▶ RECORDED INFORMATION:
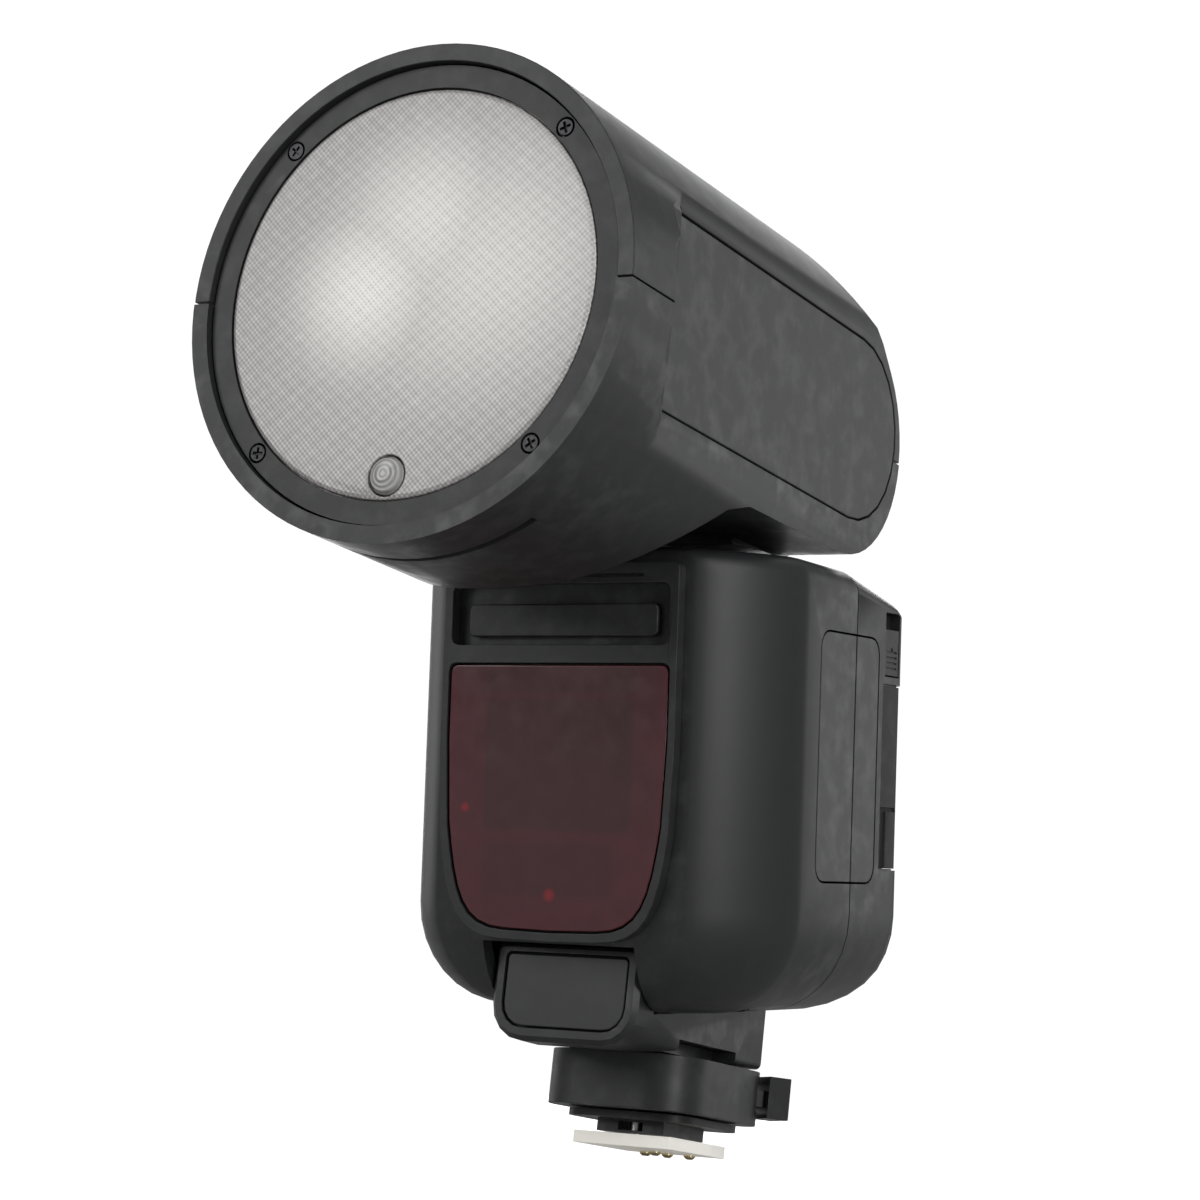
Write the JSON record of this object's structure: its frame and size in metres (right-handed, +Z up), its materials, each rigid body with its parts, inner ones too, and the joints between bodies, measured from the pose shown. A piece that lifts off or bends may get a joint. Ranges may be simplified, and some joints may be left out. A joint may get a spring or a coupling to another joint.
{
  "type": "speedlight flash",
  "caption": "Camera flash with a round tilting and panning head, a control body with rear screen and dial, a side battery and a quick-lock hot-shoe foot.",
  "frame": {"origin": "centre of the hot-shoe foot's sole", "axes": "-Y is the front, where the flash lens and the red sensor window face; +X is the side with the battery; +Z is up, square to the foot"},
  "size_m": [0.077, 0.1212, 0.1568],
  "materials": {
    "shell": "matte, fine texture",
    "trim": "matte",
    "keys": "matte",
    "red_window": "gloss, translucent dark red",
    "dark_window": "gloss",
    "lens": "clear, patterned",
    "reflector": "bright",
    "steel": "plain",
    "screws": "black",
    "foot_metal": "pale ivory, satin",
    "contacts": "bright",
    "board": "matte",
    "rubber": "matte",
    "cell": "matte"
  },
  "bodies": {
    "body": {"front_shell": "shell", "rear_shell": "shell", "chest_bezel": "shell", "sensor_window": "red_window", "sensor_board": "board", "battery_cradle": "trim", "screen_window": "dark_window", "screen_module": "trim", "usb_socket": "steel", "sync_socket": "steel", "main_board": "board", "flash_capacitor": "cell", "foot_plate": "foot_metal", "foot_riser": "trim", "contact_pin_1": "contacts", "contact_pin_2": "contacts", "contact_pin_3": "contacts", "contact_pin_4": "contacts", "lock_collar": "shell", "base_housing": "shell", "focus_lamp_window": "dark_window", "base_screw_left": "screws", "base_screw_right": "screws"},
    "cover": {"accessory_cover": "trim"},
    "battery": {"battery": "cell"},
    "latch": {"battery_latch": "keys"},
    "port_flap": {"port_cover": "rubber"},
    "key_1": {"function_key_1": "keys"},
    "key_2": {"function_key_2": "keys"},
    "key_3": {"function_key_3": "keys"},
    "key_4": {"function_key_4": "keys"},
    "mode_key": {"mode_button": "keys"},
    "menu_key": {"menu_button": "keys"},
    "test_key": {"test_button": "keys"},
    "set_key": {"set_button": "keys"},
    "power_knob": {"power_switch": "keys"},
    "dial": {"dial_ring": "keys"},
    "lever": {"lock_lever": "trim"},
    "lock_pin": {"locking_pin": "steel"},
    "neck": {"turntable": "shell", "neck_post": "shell", "tilt_axle": "steel"},
    "head": {"head_upper_shell": "shell", "head_lower_shell": "shell", "head_side_panel_left": "shell", "head_side_panel_right": "shell", "front_bezel": "trim", "bezel_screw_1": "screws", "bezel_screw_2": "screws", "bezel_screw_3": "screws", "bezel_screw_4": "screws", "flash_lens": "lens", "modelling_lamp_lens": "lens", "modelling_lamp_board": "board", "magnet_ring": "steel", "zoom_motor": "steel"},
    "zoom": {"zoom_carriage": "trim", "reflector": "reflector", "flash_tube": "lens"},
    "zoom_screw": {"lead_screw": "steel"}
  },
  "joints": [
    {"name": "head_pan", "type": "hinge", "parent": "body", "child": "neck", "pos_m": [0, -0.0135, 0.09606], "axis": [0, -0.1392, 0.9903], "range_deg": [-150, 180]},
    {"name": "head_tilt", "type": "hinge", "parent": "neck", "child": "head", "pos_m": [0, -0.01653, 0.11764], "axis": [-1, 0, 0], "range_deg": [-7, 120]},
    {"name": "zoom_travel", "type": "slide", "parent": "head", "child": "zoom", "axis": [0, 1, 0], "range_m": [0, 0.018]},
    {"name": "zoom_screw_spin", "type": "hinge", "parent": "head", "child": "zoom_screw", "pos_m": [0, -0.06, 0.14884], "axis": [0, 1, 0], "range_deg": [0, 1081]},
    {"name": "dial_turn", "type": "hinge", "parent": "body", "child": "dial", "pos_m": [0, 0.01438, 0.0414], "axis": [0, 0.9903, 0.1392], "continuous": true},
    {"name": "set_press", "type": "slide", "parent": "body", "child": "set_key", "axis": [0, -0.9903, -0.1392], "range_m": [0, 0.0008], "stiffness_N_per_m": 400, "springref_m": -0.0005},
    {"name": "key_1_press", "type": "slide", "parent": "body", "child": "key_1", "axis": [0, -0.9903, -0.1392], "range_m": [0, 0.0008], "stiffness_N_per_m": 400, "springref_m": -0.0005},
    {"name": "key_2_press", "type": "slide", "parent": "body", "child": "key_2", "axis": [0, -0.9903, -0.1392], "range_m": [0, 0.0008], "stiffness_N_per_m": 400, "springref_m": -0.0005},
    {"name": "key_3_press", "type": "slide", "parent": "body", "child": "key_3", "axis": [0, -0.9903, -0.1392], "range_m": [0, 0.0008], "stiffness_N_per_m": 400, "springref_m": -0.0005},
    {"name": "key_4_press", "type": "slide", "parent": "body", "child": "key_4", "axis": [0, -0.9903, -0.1392], "range_m": [0, 0.0008], "stiffness_N_per_m": 400, "springref_m": -0.0005},
    {"name": "mode_press", "type": "slide", "parent": "body", "child": "mode_key", "axis": [0, -0.9903, -0.1392], "range_m": [0, 0.0008], "stiffness_N_per_m": 400, "springref_m": -0.0005},
    {"name": "menu_press", "type": "slide", "parent": "body", "child": "menu_key", "axis": [0, -0.9903, -0.1392], "range_m": [0, 0.0008], "stiffness_N_per_m": 400, "springref_m": -0.0005},
    {"name": "test_press", "type": "slide", "parent": "body", "child": "test_key", "axis": [0, -0.9903, -0.1392], "range_m": [0, 0.0008], "stiffness_N_per_m": 400, "springref_m": -0.0005},
    {"name": "power_slide", "type": "slide", "parent": "body", "child": "power_knob", "axis": [1, 0, 0], "range_m": [0, 0.0034]},
    {"name": "battery_slide", "type": "slide", "parent": "body", "child": "battery", "axis": [1, 0, 0], "range_m": [0, 0.055]},
    {"name": "latch_slide", "type": "slide", "parent": "body", "child": "latch", "axis": [0, -0.1392, 0.9903], "range_m": [0, 0.0024], "stiffness_N_per_m": 200, "springref_m": -0.001},
    {"name": "port_flap_swing", "type": "hinge", "parent": "body", "child": "port_flap", "pos_m": [0.0344, 0.00455, 0.079], "axis": [0, -0.9903, -0.1392], "range_deg": [0, 100]},
    {"name": "cover_pull", "type": "slide", "parent": "body", "child": "cover", "axis": [0, -0.9903, -0.1392], "range_m": [0, 0.006]},
    {"name": "lever_turn", "type": "hinge", "parent": "body", "child": "lever", "pos_m": [0, 0, 0.0106], "axis": [0, 0, 1], "range_deg": [0, 45]},
    {"name": "lock_pin_travel", "type": "slide", "parent": "body", "child": "lock_pin", "axis": [0, 0, -1], "range_m": [0, 0.00181]}
  ],
  "couplings": [
    {"joint": "zoom_screw_spin", "follows": "zoom_travel", "rad_per_m": 1047.2},
    {"joint": "lock_pin_travel", "follows": "lever_turn", "m_per_rad": 0.002292}
  ]
}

▶ TASK REQUIREMENTS: Reproduce the complete set of lines precisely as supplied.

▶ ANSWER TO THE PROBLEM:
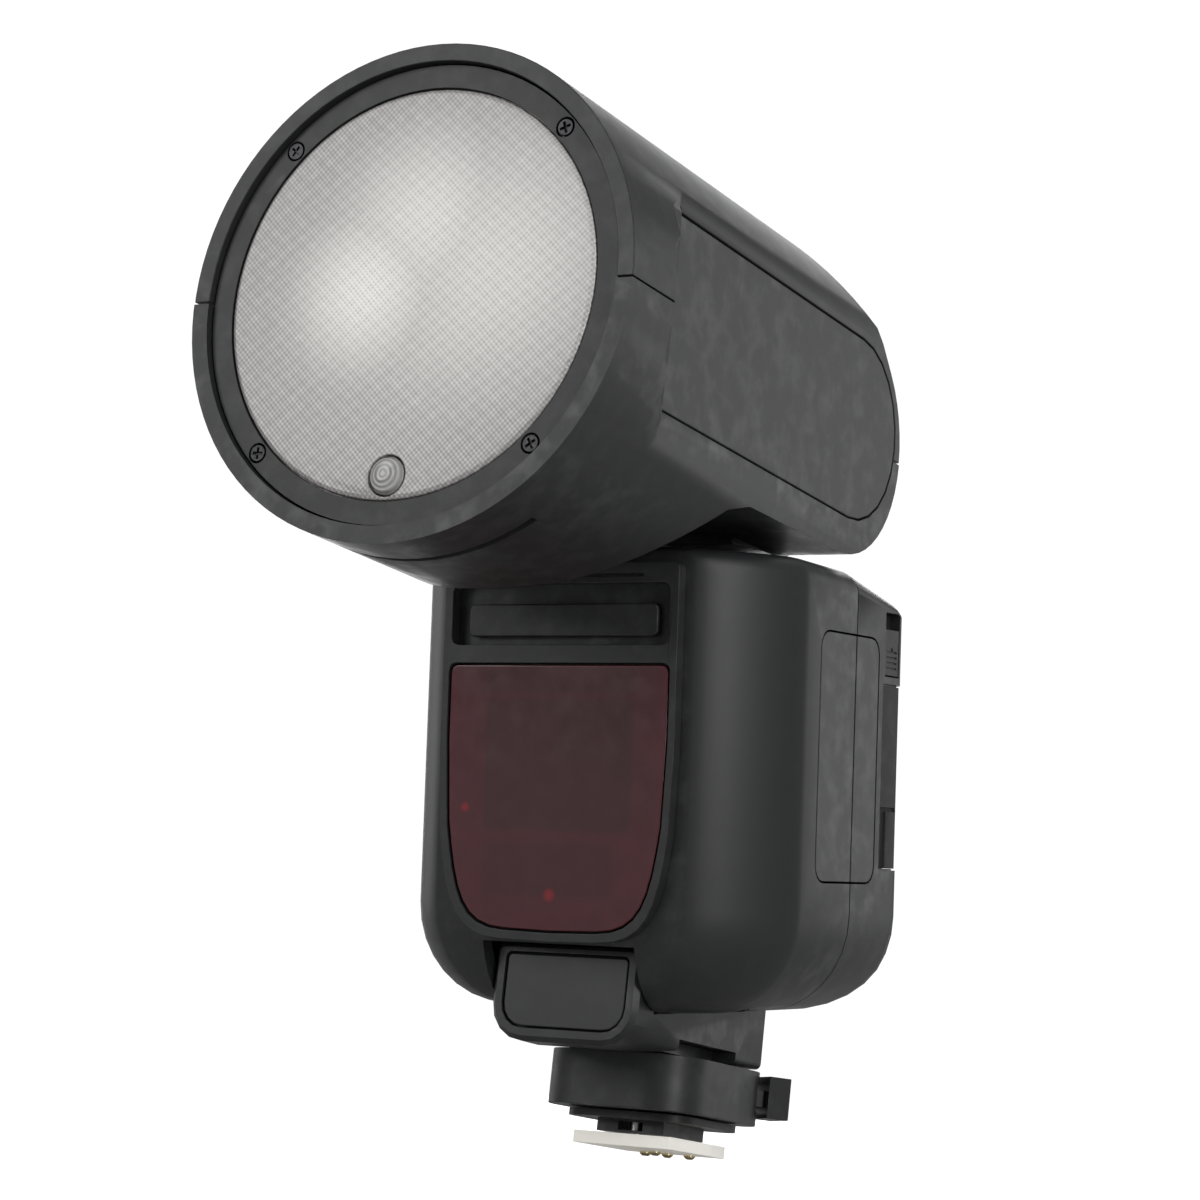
Write the JSON record of this object's structure: its frame and size in metres (right-handed, +Z up), its materials, each rigid body with its parts, inner ones too, and the joints between bodies, measured from the pose shown. A piece that lifts off or bends may get a joint. Ranges may be simplified, and some joints may be left out. A joint may get a spring or a coupling to another joint.
{
  "type": "speedlight flash",
  "caption": "Camera flash with a round tilting and panning head, a control body with rear screen and dial, a side battery and a quick-lock hot-shoe foot.",
  "frame": {"origin": "centre of the hot-shoe foot's sole", "axes": "-Y is the front, where the flash lens and the red sensor window face; +X is the side with the battery; +Z is up, square to the foot"},
  "size_m": [0.077, 0.1212, 0.1568],
  "materials": {
    "shell": "matte, fine texture",
    "trim": "matte",
    "keys": "matte",
    "red_window": "gloss, translucent dark red",
    "dark_window": "gloss",
    "lens": "clear, patterned",
    "reflector": "bright",
    "steel": "plain",
    "screws": "black",
    "foot_metal": "pale ivory, satin",
    "contacts": "bright",
    "board": "matte",
    "rubber": "matte",
    "cell": "matte"
  },
  "bodies": {
    "body": {"front_shell": "shell", "rear_shell": "shell", "chest_bezel": "shell", "sensor_window": "red_window", "sensor_board": "board", "battery_cradle": "trim", "screen_window": "dark_window", "screen_module": "trim", "usb_socket": "steel", "sync_socket": "steel", "main_board": "board", "flash_capacitor": "cell", "foot_plate": "foot_metal", "foot_riser": "trim", "contact_pin_1": "contacts", "contact_pin_2": "contacts", "contact_pin_3": "contacts", "contact_pin_4": "contacts", "lock_collar": "shell", "base_housing": "shell", "focus_lamp_window": "dark_window", "base_screw_left": "screws", "base_screw_right": "screws"},
    "cover": {"accessory_cover": "trim"},
    "battery": {"battery": "cell"},
    "latch": {"battery_latch": "keys"},
    "port_flap": {"port_cover": "rubber"},
    "key_1": {"function_key_1": "keys"},
    "key_2": {"function_key_2": "keys"},
    "key_3": {"function_key_3": "keys"},
    "key_4": {"function_key_4": "keys"},
    "mode_key": {"mode_button": "keys"},
    "menu_key": {"menu_button": "keys"},
    "test_key": {"test_button": "keys"},
    "set_key": {"set_button": "keys"},
    "power_knob": {"power_switch": "keys"},
    "dial": {"dial_ring": "keys"},
    "lever": {"lock_lever": "trim"},
    "lock_pin": {"locking_pin": "steel"},
    "neck": {"turntable": "shell", "neck_post": "shell", "tilt_axle": "steel"},
    "head": {"head_upper_shell": "shell", "head_lower_shell": "shell", "head_side_panel_left": "shell", "head_side_panel_right": "shell", "front_bezel": "trim", "bezel_screw_1": "screws", "bezel_screw_2": "screws", "bezel_screw_3": "screws", "bezel_screw_4": "screws", "flash_lens": "lens", "modelling_lamp_lens": "lens", "modelling_lamp_board": "board", "magnet_ring": "steel", "zoom_motor": "steel"},
    "zoom": {"zoom_carriage": "trim", "reflector": "reflector", "flash_tube": "lens"},
    "zoom_screw": {"lead_screw": "steel"}
  },
  "joints": [
    {"name": "head_pan", "type": "hinge", "parent": "body", "child": "neck", "pos_m": [0, -0.0135, 0.09606], "axis": [0, -0.1392, 0.9903], "range_deg": [-150, 180]},
    {"name": "head_tilt", "type": "hinge", "parent": "neck", "child": "head", "pos_m": [0, -0.01653, 0.11764], "axis": [-1, 0, 0], "range_deg": [-7, 120]},
    {"name": "zoom_travel", "type": "slide", "parent": "head", "child": "zoom", "axis": [0, 1, 0], "range_m": [0, 0.018]},
    {"name": "zoom_screw_spin", "type": "hinge", "parent": "head", "child": "zoom_screw", "pos_m": [0, -0.06, 0.14884], "axis": [0, 1, 0], "range_deg": [0, 1081]},
    {"name": "dial_turn", "type": "hinge", "parent": "body", "child": "dial", "pos_m": [0, 0.01438, 0.0414], "axis": [0, 0.9903, 0.1392], "continuous": true},
    {"name": "set_press", "type": "slide", "parent": "body", "child": "set_key", "axis": [0, -0.9903, -0.1392], "range_m": [0, 0.0008], "stiffness_N_per_m": 400, "springref_m": -0.0005},
    {"name": "key_1_press", "type": "slide", "parent": "body", "child": "key_1", "axis": [0, -0.9903, -0.1392], "range_m": [0, 0.0008], "stiffness_N_per_m": 400, "springref_m": -0.0005},
    {"name": "key_2_press", "type": "slide", "parent": "body", "child": "key_2", "axis": [0, -0.9903, -0.1392], "range_m": [0, 0.0008], "stiffness_N_per_m": 400, "springref_m": -0.0005},
    {"name": "key_3_press", "type": "slide", "parent": "body", "child": "key_3", "axis": [0, -0.9903, -0.1392], "range_m": [0, 0.0008], "stiffness_N_per_m": 400, "springref_m": -0.0005},
    {"name": "key_4_press", "type": "slide", "parent": "body", "child": "key_4", "axis": [0, -0.9903, -0.1392], "range_m": [0, 0.0008], "stiffness_N_per_m": 400, "springref_m": -0.0005},
    {"name": "mode_press", "type": "slide", "parent": "body", "child": "mode_key", "axis": [0, -0.9903, -0.1392], "range_m": [0, 0.0008], "stiffness_N_per_m": 400, "springref_m": -0.0005},
    {"name": "menu_press", "type": "slide", "parent": "body", "child": "menu_key", "axis": [0, -0.9903, -0.1392], "range_m": [0, 0.0008], "stiffness_N_per_m": 400, "springref_m": -0.0005},
    {"name": "test_press", "type": "slide", "parent": "body", "child": "test_key", "axis": [0, -0.9903, -0.1392], "range_m": [0, 0.0008], "stiffness_N_per_m": 400, "springref_m": -0.0005},
    {"name": "power_slide", "type": "slide", "parent": "body", "child": "power_knob", "axis": [1, 0, 0], "range_m": [0, 0.0034]},
    {"name": "battery_slide", "type": "slide", "parent": "body", "child": "battery", "axis": [1, 0, 0], "range_m": [0, 0.055]},
    {"name": "latch_slide", "type": "slide", "parent": "body", "child": "latch", "axis": [0, -0.1392, 0.9903], "range_m": [0, 0.0024], "stiffness_N_per_m": 200, "springref_m": -0.001},
    {"name": "port_flap_swing", "type": "hinge", "parent": "body", "child": "port_flap", "pos_m": [0.0344, 0.00455, 0.079], "axis": [0, -0.9903, -0.1392], "range_deg": [0, 100]},
    {"name": "cover_pull", "type": "slide", "parent": "body", "child": "cover", "axis": [0, -0.9903, -0.1392], "range_m": [0, 0.006]},
    {"name": "lever_turn", "type": "hinge", "parent": "body", "child": "lever", "pos_m": [0, 0, 0.0106], "axis": [0, 0, 1], "range_deg": [0, 45]},
    {"name": "lock_pin_travel", "type": "slide", "parent": "body", "child": "lock_pin", "axis": [0, 0, -1], "range_m": [0, 0.00181]}
  ],
  "couplings": [
    {"joint": "zoom_screw_spin", "follows": "zoom_travel", "rad_per_m": 1047.2},
    {"joint": "lock_pin_travel", "follows": "lever_turn", "m_per_rad": 0.002292}
  ]
}